Zip-file introspector.

Parameters:zip_file – instance of zipfile.ZipFile.
close()

Close the archive file.

get_file(member, mode=u'r')

Get file object for member.

A complete list of members can be checked calling show_members().

Parameters:member – a zip member, e.g. ‘foo.xml’
show_members()

Shows the package members.

show_sorted_members()

Shows the package members sorted by their file extensions.

packtools.utils.cachedmethod(wrappee)

Caches method calls within known arguments.

packtools.utils.config_xml_catalog(wrapped)

Decorator that wraps the execution of a function, setting-up and tearing-down the XML_CATALOG_FILES environment variable for the current process.

@config_xml_catalog
def main(xml_filepath):
    xml = XMLValidator(xml_filepath)
    # do some work here
packtools.utils.flatten(paths)

Produces absolute path for each path in paths.

Glob expansions are allowed.

Parameters:paths – Collection of paths. A path can be relative, absolute or a glob expression.
packtools.utils.get_schematron_from_buffer(buff, parser=<XMLParser object>)

Returns an isoschematron.Schematron for buff.

The default parser doesn’t collect ids on a hash table, i.e.: collect_ids=False.

packtools.utils.get_static_assets(xml_et)

Returns an iterable with all static assets referenced by xml_et.

packtools.utils.normalize_string(unistr)

Return the NFKC form for the unicode string unistr.

The normal form KD (NFKD) will apply the compatibility decomposition, i.e. replace all compatibility characters with their equivalents, followed by the canonical composition.

packtools.utils.prettify(jsonobj, colorize=True)

Serialize and prettify a Python object as JSON.

On windows, bypass pygments colorization.

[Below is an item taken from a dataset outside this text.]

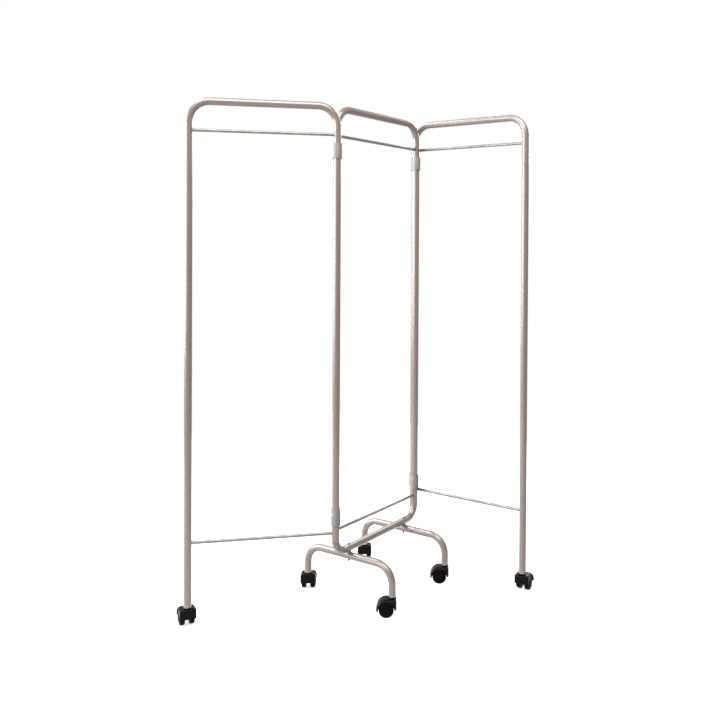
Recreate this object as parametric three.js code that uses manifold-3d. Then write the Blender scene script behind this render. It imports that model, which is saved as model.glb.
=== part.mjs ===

Function copied from Circus process manager: https://github.com/circus-tent/circus/blob/master/circus/circusctl.py

packtools.utils.resolve_schematron_filepath(value)

Determine the filepath for value.

The lookup is run against all known schemas from packtools.catalog.SCH_SCHEMAS. If value is already a filepath, than it is returned as it is.

packtools.utils.setdefault(object, attribute, producer)

Like dict().setdefault but for object attributes.